### Supplied material
/---

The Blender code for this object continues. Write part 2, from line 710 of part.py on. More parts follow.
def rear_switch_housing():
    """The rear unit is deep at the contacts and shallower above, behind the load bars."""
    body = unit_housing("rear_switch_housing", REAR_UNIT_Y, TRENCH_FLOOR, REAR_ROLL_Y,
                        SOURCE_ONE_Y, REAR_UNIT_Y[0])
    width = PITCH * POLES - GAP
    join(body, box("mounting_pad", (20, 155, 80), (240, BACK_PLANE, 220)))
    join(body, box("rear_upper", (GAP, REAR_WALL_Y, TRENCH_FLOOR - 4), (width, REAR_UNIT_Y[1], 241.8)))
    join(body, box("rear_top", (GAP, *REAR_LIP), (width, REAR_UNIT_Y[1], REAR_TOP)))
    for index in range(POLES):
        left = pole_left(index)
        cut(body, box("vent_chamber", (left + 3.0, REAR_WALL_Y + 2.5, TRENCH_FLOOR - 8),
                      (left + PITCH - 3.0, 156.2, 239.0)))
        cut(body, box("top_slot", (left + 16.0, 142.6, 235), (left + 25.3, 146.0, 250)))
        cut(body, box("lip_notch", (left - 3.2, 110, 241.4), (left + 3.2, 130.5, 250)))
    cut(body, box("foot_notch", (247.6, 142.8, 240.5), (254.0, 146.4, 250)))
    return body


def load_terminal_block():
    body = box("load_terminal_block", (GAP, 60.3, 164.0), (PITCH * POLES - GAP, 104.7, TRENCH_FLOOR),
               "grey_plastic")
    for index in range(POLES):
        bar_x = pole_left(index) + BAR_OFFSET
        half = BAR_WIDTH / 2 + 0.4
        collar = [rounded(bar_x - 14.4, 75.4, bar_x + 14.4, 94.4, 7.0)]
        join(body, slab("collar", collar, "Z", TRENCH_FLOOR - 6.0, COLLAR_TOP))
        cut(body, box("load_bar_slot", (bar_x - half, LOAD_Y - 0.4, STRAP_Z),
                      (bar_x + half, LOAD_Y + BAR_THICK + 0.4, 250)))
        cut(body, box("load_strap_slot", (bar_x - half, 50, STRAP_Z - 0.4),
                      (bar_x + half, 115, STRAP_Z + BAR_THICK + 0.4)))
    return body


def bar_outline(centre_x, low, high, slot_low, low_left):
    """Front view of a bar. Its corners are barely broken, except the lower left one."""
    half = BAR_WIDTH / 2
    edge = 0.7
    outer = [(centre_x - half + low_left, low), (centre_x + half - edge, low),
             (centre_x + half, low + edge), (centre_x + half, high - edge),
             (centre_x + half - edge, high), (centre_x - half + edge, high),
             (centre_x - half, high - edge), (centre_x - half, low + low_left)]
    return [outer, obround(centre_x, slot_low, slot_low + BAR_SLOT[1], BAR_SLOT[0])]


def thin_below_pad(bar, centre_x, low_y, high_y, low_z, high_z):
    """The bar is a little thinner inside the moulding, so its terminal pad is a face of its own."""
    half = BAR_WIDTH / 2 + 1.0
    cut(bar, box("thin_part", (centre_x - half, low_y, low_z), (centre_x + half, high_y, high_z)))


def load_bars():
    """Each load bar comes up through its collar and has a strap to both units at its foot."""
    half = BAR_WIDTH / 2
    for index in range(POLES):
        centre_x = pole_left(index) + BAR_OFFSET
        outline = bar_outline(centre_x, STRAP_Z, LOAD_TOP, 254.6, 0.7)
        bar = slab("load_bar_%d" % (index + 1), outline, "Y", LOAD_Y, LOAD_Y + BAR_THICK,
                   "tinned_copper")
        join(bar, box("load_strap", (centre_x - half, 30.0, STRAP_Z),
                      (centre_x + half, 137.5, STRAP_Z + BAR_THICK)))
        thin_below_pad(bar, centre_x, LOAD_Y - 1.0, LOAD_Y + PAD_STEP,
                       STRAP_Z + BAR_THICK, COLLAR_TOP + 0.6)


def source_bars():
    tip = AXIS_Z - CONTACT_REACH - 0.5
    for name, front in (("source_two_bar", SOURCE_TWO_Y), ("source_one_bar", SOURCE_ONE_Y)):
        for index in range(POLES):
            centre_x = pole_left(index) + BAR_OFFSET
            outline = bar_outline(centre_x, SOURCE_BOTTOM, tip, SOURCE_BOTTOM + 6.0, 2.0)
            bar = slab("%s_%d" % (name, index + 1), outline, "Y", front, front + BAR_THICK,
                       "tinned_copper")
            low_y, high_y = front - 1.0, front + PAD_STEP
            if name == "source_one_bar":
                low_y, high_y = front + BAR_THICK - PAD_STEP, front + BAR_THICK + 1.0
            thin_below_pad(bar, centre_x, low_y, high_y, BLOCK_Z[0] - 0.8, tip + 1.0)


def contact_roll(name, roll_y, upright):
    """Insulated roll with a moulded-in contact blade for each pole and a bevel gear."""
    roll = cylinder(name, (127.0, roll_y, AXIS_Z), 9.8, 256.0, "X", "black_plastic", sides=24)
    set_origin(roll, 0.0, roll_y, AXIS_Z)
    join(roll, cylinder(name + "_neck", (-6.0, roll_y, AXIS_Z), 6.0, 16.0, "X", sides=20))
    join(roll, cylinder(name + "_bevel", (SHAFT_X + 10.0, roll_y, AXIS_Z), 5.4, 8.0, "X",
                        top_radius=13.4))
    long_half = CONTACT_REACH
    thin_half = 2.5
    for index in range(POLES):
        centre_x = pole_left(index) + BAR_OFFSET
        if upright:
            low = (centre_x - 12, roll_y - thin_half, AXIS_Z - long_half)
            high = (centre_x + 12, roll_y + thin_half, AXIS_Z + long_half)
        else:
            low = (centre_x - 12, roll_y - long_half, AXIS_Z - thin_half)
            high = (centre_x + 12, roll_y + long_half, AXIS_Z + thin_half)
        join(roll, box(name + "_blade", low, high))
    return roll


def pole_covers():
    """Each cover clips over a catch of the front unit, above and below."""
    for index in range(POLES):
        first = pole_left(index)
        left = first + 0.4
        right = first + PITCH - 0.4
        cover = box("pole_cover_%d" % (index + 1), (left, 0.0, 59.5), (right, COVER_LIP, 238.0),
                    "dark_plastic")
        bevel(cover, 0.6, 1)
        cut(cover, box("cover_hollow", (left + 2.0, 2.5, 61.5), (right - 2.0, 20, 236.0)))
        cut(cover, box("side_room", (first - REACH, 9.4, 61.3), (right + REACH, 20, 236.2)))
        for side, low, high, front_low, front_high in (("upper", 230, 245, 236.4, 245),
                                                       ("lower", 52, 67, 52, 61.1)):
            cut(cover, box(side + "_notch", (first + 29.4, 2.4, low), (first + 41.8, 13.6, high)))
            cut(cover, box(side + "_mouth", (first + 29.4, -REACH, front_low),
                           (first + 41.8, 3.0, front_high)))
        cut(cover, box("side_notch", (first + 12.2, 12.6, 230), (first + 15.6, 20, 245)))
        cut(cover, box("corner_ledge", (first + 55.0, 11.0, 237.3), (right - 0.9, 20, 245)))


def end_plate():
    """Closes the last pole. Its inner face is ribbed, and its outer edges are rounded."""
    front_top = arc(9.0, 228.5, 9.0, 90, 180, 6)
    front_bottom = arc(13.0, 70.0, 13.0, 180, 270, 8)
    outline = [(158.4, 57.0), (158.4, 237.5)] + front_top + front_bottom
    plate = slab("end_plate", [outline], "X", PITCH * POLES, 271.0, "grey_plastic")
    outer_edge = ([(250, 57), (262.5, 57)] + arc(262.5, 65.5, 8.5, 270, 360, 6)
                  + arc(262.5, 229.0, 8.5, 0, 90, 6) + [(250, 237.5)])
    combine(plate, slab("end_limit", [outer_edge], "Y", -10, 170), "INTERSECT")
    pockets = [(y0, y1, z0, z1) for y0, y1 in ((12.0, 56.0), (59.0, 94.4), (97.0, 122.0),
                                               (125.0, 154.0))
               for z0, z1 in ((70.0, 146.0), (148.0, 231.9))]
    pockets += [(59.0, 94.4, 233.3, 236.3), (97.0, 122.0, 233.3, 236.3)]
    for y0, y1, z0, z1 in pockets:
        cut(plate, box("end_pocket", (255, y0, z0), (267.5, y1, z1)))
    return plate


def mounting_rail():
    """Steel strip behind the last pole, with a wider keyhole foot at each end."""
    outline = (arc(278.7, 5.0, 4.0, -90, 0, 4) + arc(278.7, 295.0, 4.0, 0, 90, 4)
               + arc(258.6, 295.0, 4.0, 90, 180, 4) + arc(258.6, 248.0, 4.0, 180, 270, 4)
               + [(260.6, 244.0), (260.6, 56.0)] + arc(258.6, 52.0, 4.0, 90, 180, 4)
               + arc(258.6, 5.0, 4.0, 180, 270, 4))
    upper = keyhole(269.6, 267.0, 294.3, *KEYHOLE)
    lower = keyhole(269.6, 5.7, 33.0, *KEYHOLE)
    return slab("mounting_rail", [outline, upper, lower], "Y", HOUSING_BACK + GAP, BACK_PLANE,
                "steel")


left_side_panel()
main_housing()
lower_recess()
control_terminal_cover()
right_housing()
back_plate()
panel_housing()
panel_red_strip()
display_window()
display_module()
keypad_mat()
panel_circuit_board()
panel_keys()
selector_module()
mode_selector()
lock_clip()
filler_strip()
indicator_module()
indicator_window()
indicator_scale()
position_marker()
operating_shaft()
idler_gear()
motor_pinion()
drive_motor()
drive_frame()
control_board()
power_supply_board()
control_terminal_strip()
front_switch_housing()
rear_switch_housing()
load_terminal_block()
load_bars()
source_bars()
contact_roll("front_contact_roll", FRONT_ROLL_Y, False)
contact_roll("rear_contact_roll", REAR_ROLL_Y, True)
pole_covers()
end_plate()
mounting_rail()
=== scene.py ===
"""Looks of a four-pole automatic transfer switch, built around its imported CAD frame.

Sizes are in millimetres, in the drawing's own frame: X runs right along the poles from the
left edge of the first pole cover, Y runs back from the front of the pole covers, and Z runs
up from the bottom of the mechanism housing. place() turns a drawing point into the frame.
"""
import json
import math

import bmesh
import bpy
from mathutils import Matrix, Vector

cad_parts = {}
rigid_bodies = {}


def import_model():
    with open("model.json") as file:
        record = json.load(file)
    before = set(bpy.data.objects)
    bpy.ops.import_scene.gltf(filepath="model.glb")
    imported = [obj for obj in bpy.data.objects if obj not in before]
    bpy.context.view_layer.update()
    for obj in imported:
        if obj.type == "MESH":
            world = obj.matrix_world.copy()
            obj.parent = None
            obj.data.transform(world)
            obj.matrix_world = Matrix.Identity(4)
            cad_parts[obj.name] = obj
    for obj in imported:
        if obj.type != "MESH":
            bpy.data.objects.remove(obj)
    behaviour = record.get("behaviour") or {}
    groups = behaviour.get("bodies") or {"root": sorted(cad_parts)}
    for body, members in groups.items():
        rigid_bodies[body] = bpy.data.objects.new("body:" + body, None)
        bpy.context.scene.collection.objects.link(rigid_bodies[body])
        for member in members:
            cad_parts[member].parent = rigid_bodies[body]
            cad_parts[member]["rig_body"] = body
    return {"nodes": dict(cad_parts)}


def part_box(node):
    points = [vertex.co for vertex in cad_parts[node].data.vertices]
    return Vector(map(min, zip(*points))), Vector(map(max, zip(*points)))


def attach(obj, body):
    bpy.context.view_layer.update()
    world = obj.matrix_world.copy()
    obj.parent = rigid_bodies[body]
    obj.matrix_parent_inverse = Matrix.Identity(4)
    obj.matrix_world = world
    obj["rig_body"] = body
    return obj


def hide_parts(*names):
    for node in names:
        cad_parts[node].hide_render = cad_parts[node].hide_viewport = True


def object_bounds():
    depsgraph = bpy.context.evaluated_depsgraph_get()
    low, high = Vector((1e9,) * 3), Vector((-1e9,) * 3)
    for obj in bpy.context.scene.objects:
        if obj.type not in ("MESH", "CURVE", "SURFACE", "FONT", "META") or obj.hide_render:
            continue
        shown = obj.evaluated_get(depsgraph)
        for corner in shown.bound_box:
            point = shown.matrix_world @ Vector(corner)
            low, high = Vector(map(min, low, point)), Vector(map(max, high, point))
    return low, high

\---
/---

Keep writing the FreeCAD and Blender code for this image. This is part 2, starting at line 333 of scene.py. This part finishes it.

\---

### What you need to do
Give back, exactly as written, each line from the one that contains "lock_clip()" through the one that contains "for member in".

### Reply to the exercise
lock_clip()
filler_strip()
indicator_module()
indicator_window()
indicator_scale()
position_marker()
operating_shaft()
idler_gear()
motor_pinion()
drive_motor()
drive_frame()
control_board()
power_supply_board()
control_terminal_strip()
front_switch_housing()
rear_switch_housing()
load_terminal_block()
load_bars()
source_bars()
contact_roll("front_contact_roll", FRONT_ROLL_Y, False)
contact_roll("rear_contact_roll", REAR_ROLL_Y, True)
pole_covers()
end_plate()
mounting_rail()
=== scene.py ===
"""Looks of a four-pole automatic transfer switch, built around its imported CAD frame.

Sizes are in millimetres, in the drawing's own frame: X runs right along the poles from the
left edge of the first pole cover, Y runs back from the front of the pole covers, and Z runs
up from the bottom of the mechanism housing. place() turns a drawing point into the frame.
"""
import json
import math

import bmesh
import bpy
from mathutils import Matrix, Vector

cad_parts = {}
rigid_bodies = {}


def import_model():
    with open("model.json") as file:
        record = json.load(file)
    before = set(bpy.data.objects)
    bpy.ops.import_scene.gltf(filepath="model.glb")
    imported = [obj for obj in bpy.data.objects if obj not in before]
    bpy.context.view_layer.update()
    for obj in imported:
        if obj.type == "MESH":
            world = obj.matrix_world.copy()
            obj.parent = None
            obj.data.transform(world)
            obj.matrix_world = Matrix.Identity(4)
            cad_parts[obj.name] = obj
    for obj in imported:
        if obj.type != "MESH":
            bpy.data.objects.remove(obj)
    behaviour = record.get("behaviour") or {}
    groups = behaviour.get("bodies") or {"root": sorted(cad_parts)}
    for body, members in groups.items():
        rigid_bodies[body] = bpy.data.objects.new("body:" + body, None)
        bpy.context.scene.collection.objects.link(rigid_bodies[body])
        for member in members:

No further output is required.